• GOAL: Beginning with the first line below, please repeat the material exactly, ending with the line that includes "BAR_UNDERSIDE = -0.08".

• DATA SECTION:
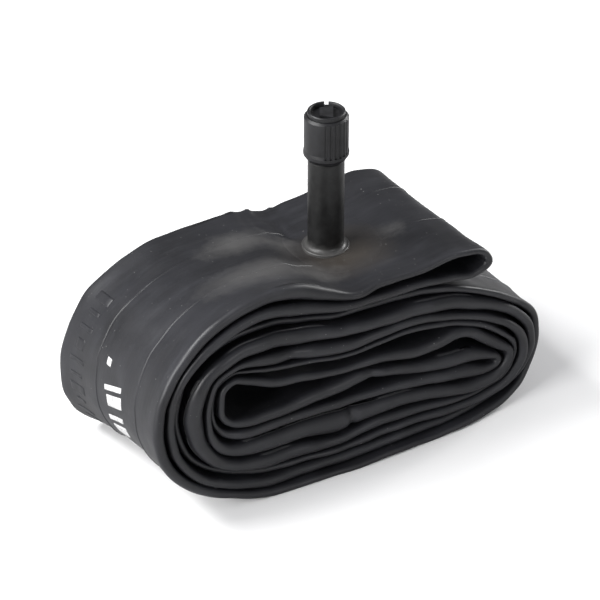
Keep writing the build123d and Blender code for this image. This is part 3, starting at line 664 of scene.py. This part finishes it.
# ------------------------------------------------------------------ plain marks on the skin
# Rows of a bar's points, as shares of its half length and half width.
BAR_ALONG = np.array([-1, -0.94, -0.6, -0.2, 0.2, 0.6, 0.94, 1])
BAR_ACROSS = np.array([-1, -0.86, -0.3, 0.3, 0.86, 1])
BAR_RIM = -0.01               # a bar's rim and its underside lie just under the skin
BAR_UNDERSIDE = -0.08


def mark(points, faces, arc, across, length, width, slant, lift):
    """Adds one plain bar that follows the skin, with eased edges, to the points and faces."""
    u = BAR_ALONG * length / 2
    v = BAR_ACROSS * width / 2
    uu, vv = np.meshgrid(u, v, indexing="ij")
    rim = np.ones(uu.shape)
    rim[[0, -1], :] = 0
    rim[:, [0, -1]] = 0
    at, over = arc + uu + slant * vv, across + vv
    ground = uneven(at, over)
    top = skin_point(at.ravel(), over.ravel(), (ground + lift * rim + BAR_RIM).ravel())
    low = skin_point(at.ravel(), over.ravel(), (ground + BAR_UNDERSIDE).ravel())
    first = sum(len(p) for p in points)
    wide = len(v)
    cell = [(i * wide + j, (i + 1) * wide + j, (i + 1) * wide + j + 1, i * wide + j + 1)
            for i in range(len(u) - 1) for j in range(wide - 1)]
    under = len(top)
    faces += [tuple(first + q for q in f) for f in cell]
    faces += [tuple(first + under + q for q in reversed(f)) for f in cell]
    border = [i * wide for i in range(len(u))] + [(len(u) - 1) * wide + j for j in range(1, wide)]
    border += [i * wide + wide - 1 for i in range(len(u) - 2, -1, -1)]
    border += list(range(wide - 2, 0, -1))
    for a, b in zip(border, border[1:] + border[:1]):
        faces.append((first + b, first + a, first + under + a, first + under + b))
    points += [top, low]


def marks(name, bars, lift, material):
    """One piece made of many plain bars."""
    points, faces = [], []
    for bar in bars:
        mark(points, faces, *bar, lift)
    points = np.vstack(points)
    made = mesh_object(name, points, faces, material)
    strand_uv(made, points[:, :2])
    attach(made, "tube")


# A worn print of plain slanted bars on the left end, and a moulded band of raised bars behind it.
# Each bar: (arc length, distance from the front edge, length, width, slant).
PRINT_BARS = [
    (99.5, 22.0, 1.5, 7.6, 0.35), (103.0, 21.6, 3.4, 7.0, 0.35), (108.4, 22.2, 1.5, 7.2, 0.35),
    (112.0, 21.8, 3.2, 6.6, 0.35), (117.0, 22.0, 1.5, 6.8, 0.35), (121.0, 22.0, 3.4, 6.2, 0.35),
    (94.0, 25.0, 1.9, 1.9, 0.0),
]
RAISED_FIRST, RAISED_PITCH, RAISED_COUNT = 84, 4.1, 10
RAISED_ACROSS, RAISED_SLANT = 38.4, 0.1
RAISED_LENGTHS = (2.6, 1.1, 1.1)
RAISED_WIDTHS = (6.2, 4.6, 5.6, 3.4)
RAISED_BARS = [
    (
        RAISED_FIRST + RAISED_PITCH * k, RAISED_ACROSS,
        RAISED_LENGTHS[k % len(RAISED_LENGTHS)], RAISED_WIDTHS[k % len(RAISED_WIDTHS)], RAISED_SLANT,
    )
    for k in range(RAISED_COUNT)
]
PRINT_LIFT = 0.10
RAISED_LIFT = 0.16
marks("print_bars", PRINT_BARS, PRINT_LIFT, INK)
marks("raised_bars", RAISED_BARS, RAISED_LIFT, BUTYL)

# ------------------------------------------------------------------ materials on the CAD nodes
for name, material in {
    "stem_rubber": STEM_RUBBER, "stem_insert": BRASS, "core_plug": BRASS, "core_barrel": BRASS,
    "barrel_gasket": GASKET, "core_pin": BRASS, "core_cup": BRASS, "cup_gasket": SEAL_RUBBER,
    "cap_shell": CAP_PLASTIC, "cap_seal": SEAL_RUBBER,
}.items():
    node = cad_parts[name]
    node.data.materials.clear()
    node.data.materials.append(material)

# ------------------------------------------------------------------ core spring
SPRING_LOW = VALVE_Z + 20.8   # the barrel's floor, which holds the coil's lower end
SPRING_HIGH = VALVE_Z + 26.2  # the pin's collar, which carries the upper end down
COIL_RADIUS = 0.85
WIRE_RADIUS = 0.14
COILS = 7.0
END_TURN = 0.12               # share of the wire that lies in each flat end turn
END_RISE = 0.05               # and the share of the height which that turn climbs
COIL_STEPS = 280
WIRE_SIDES = 10


def spring_points():
    """A coil whose first and last turns lie almost flat, as ground spring ends do."""
    share = np.linspace(0, 1, COIL_STEPS)
    rise = np.interp(share, [0, END_TURN, 1 - END_TURN, 1], [0, END_RISE, 1 - END_RISE, 1])
    low, high = SPRING_LOW + WIRE_RADIUS, SPRING_HIGH - WIRE_RADIUS
    angle = 2 * math.pi * COILS * share
    centre = np.column_stack([
        VALVE_X + COIL_RADIUS * np.cos(angle), COIL_RADIUS * np.sin(angle), low + (high - low) * rise,
    ])
    out = np.column_stack([np.cos(angle), np.sin(angle), 0 * angle])
    up = np.array([0.0, 0.0, 1.0])
    wire = np.linspace(0, 2 * math.pi, WIRE_SIDES, endpoint=False)
    return np.concatenate([
        [c + WIRE_RADIUS * (math.cos(w) * o + math.sin(w) * up) for w in wire] for c, o in zip(centre, out)
    ])


faces = ring_faces(COIL_STEPS, WIRE_SIDES, closed=False)
last_ring = (COIL_STEPS - 1) * WIRE_SIDES
faces += [tuple(range(WIRE_SIDES))[::-1], tuple(range(last_ring, last_ring + WIRE_SIDES))]
spring = mesh_object("spring_coil", spring_points() * MM, faces, STEEL)
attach(spring, "pin")
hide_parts("core_spring")
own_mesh(spring)

# ------------------------------------------------------------------ floor, light and camera
FLOOR_SIZE = 6.0              # in metres
FLOOR_LIT = (0.52, 0.52, 0.52, 1)     # what the floor throws back onto the part
FLOOR_SEEN = (0.95, 0.95, 0.95, 1)    # what the camera sees of it
FLOOR_ROUGHNESS = 0.9
SKY_LOW = (0.10, 0.10, 0.10, 1)
SKY_HIGH = (0.36, 0.36, 0.375, 1)
SKY_HIGH_FROM = 0.9           # the sky has its upper shade from here up, where 1 is overhead

floor_mesh = bpy.data.meshes.new("floor")
half = FLOOR_SIZE / 2
corners = [(-half, -half, 0), (half, -half, 0), (half, half, 0), (-half, half, 0)]
floor_mesh.from_pydata(corners, [], [(0, 1, 2, 3)])
floor = bpy.data.objects.new("floor", floor_mesh)
bpy.context.scene.collection.objects.link(floor)
n = Nodes("floor_paper")
seen = n.add("ShaderNodeLightPath").outputs["Is Camera Ray"]
floor_mesh.materials.append(n.finish(n.mix(seen, FLOOR_LIT, FLOOR_SEEN), FLOOR_ROUGHNESS))

world = bpy.data.worlds.new("studio")
bpy.context.scene.world = world
world.use_nodes = True
sky = world.node_tree
direction = sky.nodes.new("ShaderNodeTexCoord")
split = sky.nodes.new("ShaderNodeSeparateXYZ")
sky.links.new(direction.outputs["Generated"], split.inputs[0])
height_of_sky = sky.nodes.new("ShaderNodeValToRGB")
height_of_sky.color_ramp.elements[0].position = 0.0
height_of_sky.color_ramp.elements[0].color = SKY_LOW
height_of_sky.color_ramp.elements[1].position = SKY_HIGH_FROM
height_of_sky.color_ramp.elements[1].color = SKY_HIGH
sky.links.new(split.outputs[2], height_of_sky.inputs[0])
sky.links.new(height_of_sky.outputs[0], sky.nodes["Background"].inputs[0])
sky.nodes["Background"].inputs[1].default_value = 1.0


def softbox(name, position, target, width, height, power):
    """A rectangular lamp aimed at a target, in metres and watts."""
    lamp = bpy.data.lights.new(name, "AREA")
    lamp.shape = "RECTANGLE"
    lamp.size = width
    lamp.size_y = height
    lamp.energy = power
    made = bpy.data.objects.new(name, lamp)
    made.location = position
    made.rotation_euler = (Vector(target) - Vector(position)).to_track_quat("-Z", "Y").to_euler()
    bpy.context.scene.collection.objects.link(made)


MIDDLE = (0.0, 0.0, 0.03)     # about the middle of the roll
softbox("key", (-0.88, -0.16, 0.42), MIDDLE, 0.5, 0.55, 10.5)
softbox("top", (-0.60, 0.30, 0.80), MIDDLE, 0.45, 0.3, 9.5)
softbox("front", (0.15, -0.95, 0.35), MIDDLE, 0.5, 0.3, 1.6)
softbox("rim", (0.85, 0.10, 0.35), MIDDLE, 0.2, 0.6, 5.0)

AZIMUTH = math.radians(-30.9)         # from straight in front, towards the left
ELEVATION = math.radians(33.2)
DISTANCE = 0.600
PIVOT = Vector((-ROLL_MIDDLE_X, 0.0, -REST_Z)) * MM
SHIFT_RIGHT, SHIFT_UP = 1.9 * MM, 9.7 * MM
VIEW_WIDTH = 0.1385           # width of the picture at the roll's distance
FIELD_OF_VIEW = 2 * math.atan(VIEW_WIDTH / 2 / DISTANCE)
right = Vector((math.cos(AZIMUTH), math.sin(AZIMUTH), 0))
towards = Vector((
    math.sin(AZIMUTH) * math.cos(ELEVATION), -math.cos(AZIMUTH) * math.cos(ELEVATION), math.sin(ELEVATION),
))
upward = towards.cross(right)
camera_data = bpy.data.cameras.new("camera")
camera_data.angle = FIELD_OF_VIEW
camera_data.clip_start = 0.01
camera = bpy.data.objects.new("camera", camera_data)
camera.location = PIVOT + towards * DISTANCE + right * SHIFT_RIGHT + upward * SHIFT_UP
camera.rotation_euler = towards.to_track_quat("Z", "Y").to_euler()
bpy.context.scene.collection.objects.link(camera)
bpy.context.scene.camera = camera
bpy.context.scene.view_settings.view_transform = "Standard"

• TASK OUTPUT:
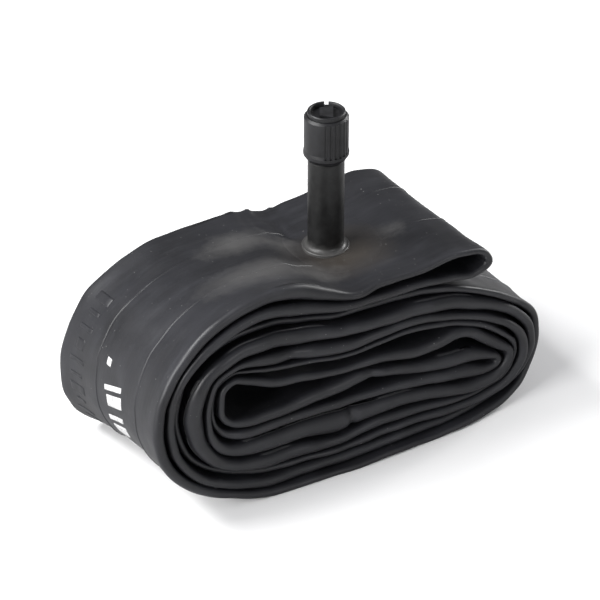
Keep writing the build123d and Blender code for this image. This is part 3, starting at line 664 of scene.py. This part finishes it.
# ------------------------------------------------------------------ plain marks on the skin
# Rows of a bar's points, as shares of its half length and half width.
BAR_ALONG = np.array([-1, -0.94, -0.6, -0.2, 0.2, 0.6, 0.94, 1])
BAR_ACROSS = np.array([-1, -0.86, -0.3, 0.3, 0.86, 1])
BAR_RIM = -0.01               # a bar's rim and its underside lie just under the skin
BAR_UNDERSIDE = -0.08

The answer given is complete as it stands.